**DO THIS:** Could every line of the data be printed exactly as it reads?

**INFORMATION SUPPLIED:**

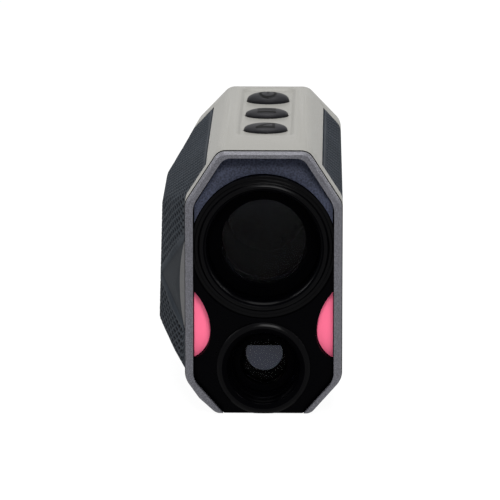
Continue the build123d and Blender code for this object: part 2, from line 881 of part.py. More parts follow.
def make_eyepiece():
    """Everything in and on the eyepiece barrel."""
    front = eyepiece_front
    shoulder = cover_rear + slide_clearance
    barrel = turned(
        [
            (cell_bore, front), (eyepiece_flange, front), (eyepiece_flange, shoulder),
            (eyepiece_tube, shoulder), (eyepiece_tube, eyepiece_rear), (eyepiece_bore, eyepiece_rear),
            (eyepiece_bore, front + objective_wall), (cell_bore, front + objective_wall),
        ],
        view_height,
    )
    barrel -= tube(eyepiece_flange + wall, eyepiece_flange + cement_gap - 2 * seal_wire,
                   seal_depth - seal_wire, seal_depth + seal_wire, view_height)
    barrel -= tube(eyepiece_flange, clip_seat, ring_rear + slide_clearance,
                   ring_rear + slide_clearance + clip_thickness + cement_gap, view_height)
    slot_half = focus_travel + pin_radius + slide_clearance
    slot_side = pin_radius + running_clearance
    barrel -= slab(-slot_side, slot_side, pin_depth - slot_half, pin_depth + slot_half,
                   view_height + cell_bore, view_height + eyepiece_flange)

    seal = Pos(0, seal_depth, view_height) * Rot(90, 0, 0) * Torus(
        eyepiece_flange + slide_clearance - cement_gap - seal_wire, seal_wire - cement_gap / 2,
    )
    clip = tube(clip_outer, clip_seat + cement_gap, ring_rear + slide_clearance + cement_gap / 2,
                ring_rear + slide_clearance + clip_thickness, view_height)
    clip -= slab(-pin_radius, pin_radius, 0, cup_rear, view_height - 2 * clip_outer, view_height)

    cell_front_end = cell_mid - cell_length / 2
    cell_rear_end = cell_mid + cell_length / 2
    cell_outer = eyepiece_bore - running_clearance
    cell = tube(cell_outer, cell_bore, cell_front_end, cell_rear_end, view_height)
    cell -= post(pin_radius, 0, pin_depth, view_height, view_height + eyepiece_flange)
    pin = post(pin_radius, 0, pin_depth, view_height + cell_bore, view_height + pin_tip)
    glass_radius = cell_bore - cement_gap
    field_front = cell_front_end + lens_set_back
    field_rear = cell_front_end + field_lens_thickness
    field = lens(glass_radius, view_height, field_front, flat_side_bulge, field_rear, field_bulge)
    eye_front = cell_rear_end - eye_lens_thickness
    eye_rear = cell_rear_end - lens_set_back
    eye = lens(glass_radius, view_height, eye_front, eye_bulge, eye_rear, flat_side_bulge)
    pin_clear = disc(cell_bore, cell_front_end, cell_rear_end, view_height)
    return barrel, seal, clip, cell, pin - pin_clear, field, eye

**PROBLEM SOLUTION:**
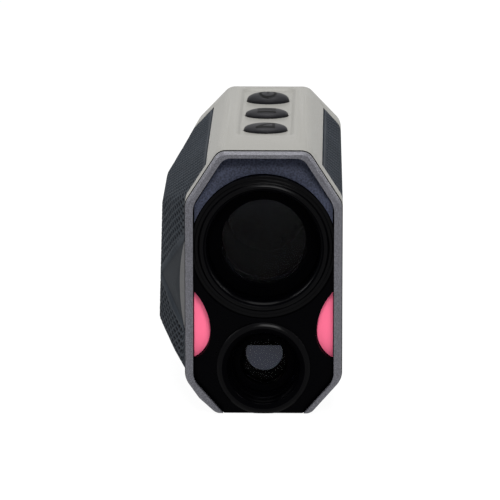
Continue the build123d and Blender code for this object: part 2, from line 881 of part.py. More parts follow.
def make_eyepiece():
    """Everything in and on the eyepiece barrel."""
    front = eyepiece_front
    shoulder = cover_rear + slide_clearance
    barrel = turned(
        [
            (cell_bore, front), (eyepiece_flange, front), (eyepiece_flange, shoulder),
            (eyepiece_tube, shoulder), (eyepiece_tube, eyepiece_rear), (eyepiece_bore, eyepiece_rear),
            (eyepiece_bore, front + objective_wall), (cell_bore, front + objective_wall),
        ],
        view_height,
    )
    barrel -= tube(eyepiece_flange + wall, eyepiece_flange + cement_gap - 2 * seal_wire,
                   seal_depth - seal_wire, seal_depth + seal_wire, view_height)
    barrel -= tube(eyepiece_flange, clip_seat, ring_rear + slide_clearance,
                   ring_rear + slide_clearance + clip_thickness + cement_gap, view_height)
    slot_half = focus_travel + pin_radius + slide_clearance
    slot_side = pin_radius + running_clearance
    barrel -= slab(-slot_side, slot_side, pin_depth - slot_half, pin_depth + slot_half,
                   view_height + cell_bore, view_height + eyepiece_flange)

    seal = Pos(0, seal_depth, view_height) * Rot(90, 0, 0) * Torus(
        eyepiece_flange + slide_clearance - cement_gap - seal_wire, seal_wire - cement_gap / 2,
    )
    clip = tube(clip_outer, clip_seat + cement_gap, ring_rear + slide_clearance + cement_gap / 2,
                ring_rear + slide_clearance + clip_thickness, view_height)
    clip -= slab(-pin_radius, pin_radius, 0, cup_rear, view_height - 2 * clip_outer, view_height)

    cell_front_end = cell_mid - cell_length / 2
    cell_rear_end = cell_mid + cell_length / 2
    cell_outer = eyepiece_bore - running_clearance
    cell = tube(cell_outer, cell_bore, cell_front_end, cell_rear_end, view_height)
    cell -= post(pin_radius, 0, pin_depth, view_height, view_height + eyepiece_flange)
    pin = post(pin_radius, 0, pin_depth, view_height + cell_bore, view_height + pin_tip)
    glass_radius = cell_bore - cement_gap
    field_front = cell_front_end + lens_set_back
    field_rear = cell_front_end + field_lens_thickness
    field = lens(glass_radius, view_height, field_front, flat_side_bulge, field_rear, field_bulge)
    eye_front = cell_rear_end - eye_lens_thickness
    eye_rear = cell_rear_end - lens_set_back
    eye = lens(glass_radius, view_height, eye_front, eye_bulge, eye_rear, flat_side_bulge)
    pin_clear = disc(cell_bore, cell_front_end, cell_rear_end, view_height)
    return barrel, seal, clip, cell, pin - pin_clear, field, eye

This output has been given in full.